We refer of course to the famous Vnuk Ruling and the consequent ECJ-imposed requirement for compulsory insurance on anything with wheels that you can sit on.

Now obviously Bankstone News is not so grossly unpatriotic as to imagine that anything of continental origin can possibly be a good thing, but it does rather seem that compulsory cover for quad bikes, lawn mowers, golf karts, tractors, mobility scooters, Segways, fork lifts and the like could be a nice little earner for the much abused, put upon, and otherwise beleaguered UK motor insurance sector.

As a paper that’s supposedly pro-business, one might have imagined The Telegraph could see that. But, oh no, in a very whingey article published really not that long ago the paper demanded incredulously ‘Do I really need a policy for my lawnmower?’

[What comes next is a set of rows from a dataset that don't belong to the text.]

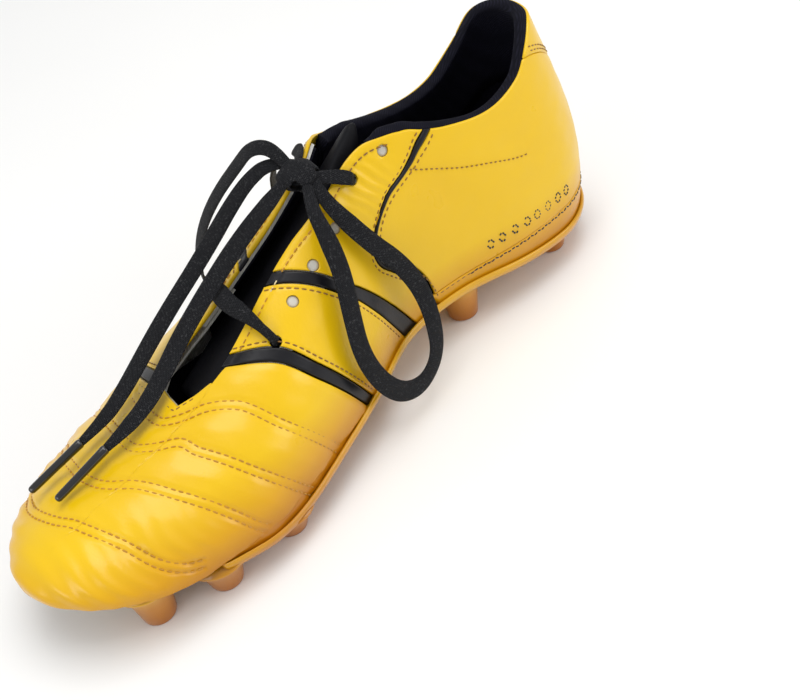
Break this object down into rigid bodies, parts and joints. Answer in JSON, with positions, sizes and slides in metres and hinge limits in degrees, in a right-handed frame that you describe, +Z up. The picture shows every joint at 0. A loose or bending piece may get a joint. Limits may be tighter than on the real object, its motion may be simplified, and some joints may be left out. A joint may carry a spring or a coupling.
{
  "type": "soccer cleat",
  "caption": "Low-cut right-foot soccer cleat with quilted toe box, offset lacing, padded collar, hinged tongue and moulded conical studs.",
  "frame": {"origin": "on the ground under the studs, in the middle of the shoe's length and width, lace left out", "axes": "+X towards the toe, +Y towards the medial side of this right shoe, +Z up"},
  "size_m": [0.2874, 0.111, 0.1051],
  "materials": {
    "upper_yellow": "glossy coated synthetic leather",
    "stripe_black": "satin coated synthetic leather",
    "outsole": "glossy moulded plastic",
    "lining_black": "smooth knitted lining",
    "lining_white": "woven backing cloth",
    "foam": "open-cell foam",
    "board": "fibre board",
    "lace": "flat woven polyester lace",
    "aglet": "clear film over black lace"
  },
  "bodies": {
    "shoe": {"outsole": "outsole", "insole_board": "board", "sockliner": "lining_black", "vamp": "upper_yellow", "vamp_foam": "foam", "toe_puff": "board", "vamp_lining": "lining_white", "medial_front_stripe": "stripe_black", "medial_mid_panel": "upper_yellow", "medial_rear_stripe": "stripe_black", "medial_waist_panel": "upper_yellow", "medial_piping": "stripe_black", "medial_quarter": "upper_yellow", "medial_eyestay_backing": "lining_white", "medial_quarter_lining": "lining_black", "lateral_front_stripe": "stripe_black", "lateral_mid_panel": "upper_yellow", "lateral_rear_stripe": "stripe_black", "lateral_waist_panel": "upper_yellow", "lateral_piping": "stripe_black", "lateral_quarter": "upper_yellow", "lateral_eyestay_backing": "lining_white", "lateral_quarter_lining": "lining_black", "heel_tab": "upper_yellow", "heel_foxing": "upper_yellow", "heel_counter": "board", "collar_foam": "foam", "collar_lining": "lining_black", "lace_held": "lace", "lace_medial_loop": "lace", "lace_lateral_loop": "lace", "lace_outer_end": "lace", "lace_inner_end": "lace", "lace_knot": "lace", "outer_aglet": "aglet", "inner_aglet": "aglet"},
    "tongue": {"tongue_cover": "stripe_black", "tongue_foam": "foam", "tongue_lining": "lining_black"}
  },
  "joints": [
    {"name": "tongue_hinge", "type": "hinge", "parent": "shoe", "child": "tongue", "pos_m": [0.0595, 0.006, 0.046], "axis": [0, -1, 0], "range_deg": [0, 10], "stiffness_Nm_per_rad": 0.12}
  ]
}
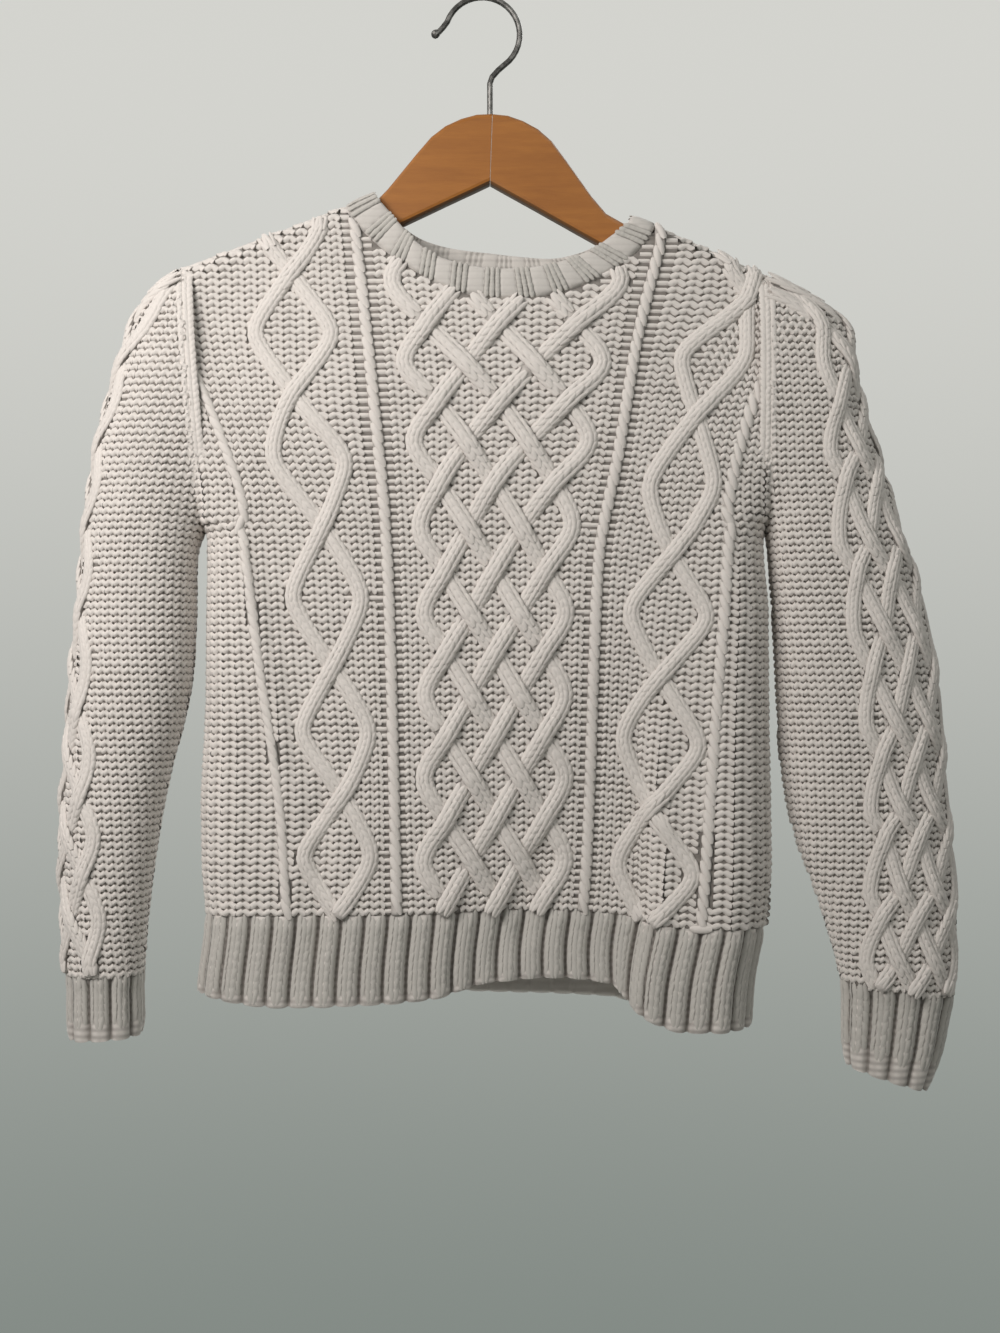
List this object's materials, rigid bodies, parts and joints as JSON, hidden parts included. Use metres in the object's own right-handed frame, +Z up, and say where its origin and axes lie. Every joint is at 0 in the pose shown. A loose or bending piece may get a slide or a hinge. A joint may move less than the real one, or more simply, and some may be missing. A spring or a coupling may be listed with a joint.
{
  "type": "cable knit sweater on a wooden clothes hanger",
  "caption": "Long-sleeved crew neck sweater in chunky cable knit with ribbed collar, hem and cuffs, hanging flat on a wooden hanger with a wire hook.",
  "frame": {"origin": "inside top of the hook, where a rail carries it", "axes": "+X to the right seen from the front, the front faces -Y, +Z up"},
  "size_m": [0.5783, 0.0626, 0.7107],
  "materials": {
    "knit": "matte warm off-white aran yarn",
    "rib": "matte warm off-white ribbed yarn",
    "wood": "clear varnished honey brown wood",
    "steel": "dull grey steel wire"
  },
  "bodies": {
    "root": {"front": "knit", "back": "knit", "sleeve_left": "knit", "sleeve_right": "knit", "collar": "rib", "hem_front": "rib", "hem_back": "rib", "cuff_left": "rib", "cuff_right": "rib", "hanger_arm_left": "wood", "hanger_arm_right": "wood", "hanger_hook": "steel"}
  },
  "joints": []
}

To which, of course, the correct answer is ‘Yes, you bl**min’ well do, Cheapskate!’ Because otherwise what would happen if you used it to knock someone off a ladder (as unfortunate Slovenian farmhand Damijan Vnuk (Vnuk v Zavarovalnica Triglav C-162/13) was knocked off a ladder back in 2007)? And, more to the point, how else is the UK motor insurance industry going to drum up some new (driverless technology proof) business out of thin air?

Boris Johnson recently characterised the hopelessly foreign sound Vnuk Ruling as a typical example of bendy-banana-style EU over-regulation. But hopefully that won’t stop it happening here before we Leave and it’s too late. A Department for Transportationment consultation on how to implement Vnuk closed on 13 April, and it seems likely that most, if not all, things with wheels that you can sit on will ultimately come with a legal requirement to insure.

Whether or not this will include the ‘creaking children’s quad bike carrying Boris Johnson around his garden’ about which the Telegraph article affected to fret (along with ‘a hay baler baling hay’ and ‘a lawn mower mowing laws [sic]’) remains unclear. But even if vehicles intended for creaking children do end up uncovered, we’ll hopefully still have a bunch of new stuff to insure some time in the nearish future.

It’s an ill unelected supranational institution that blows no good, we say here at Bankstone News, as we wait patiently for the day when the restraining hand of Euroland is finally batted away and we’re finally free to do stuff like discriminating on the basis of sex again.

But that, as they say, is a whole nother story.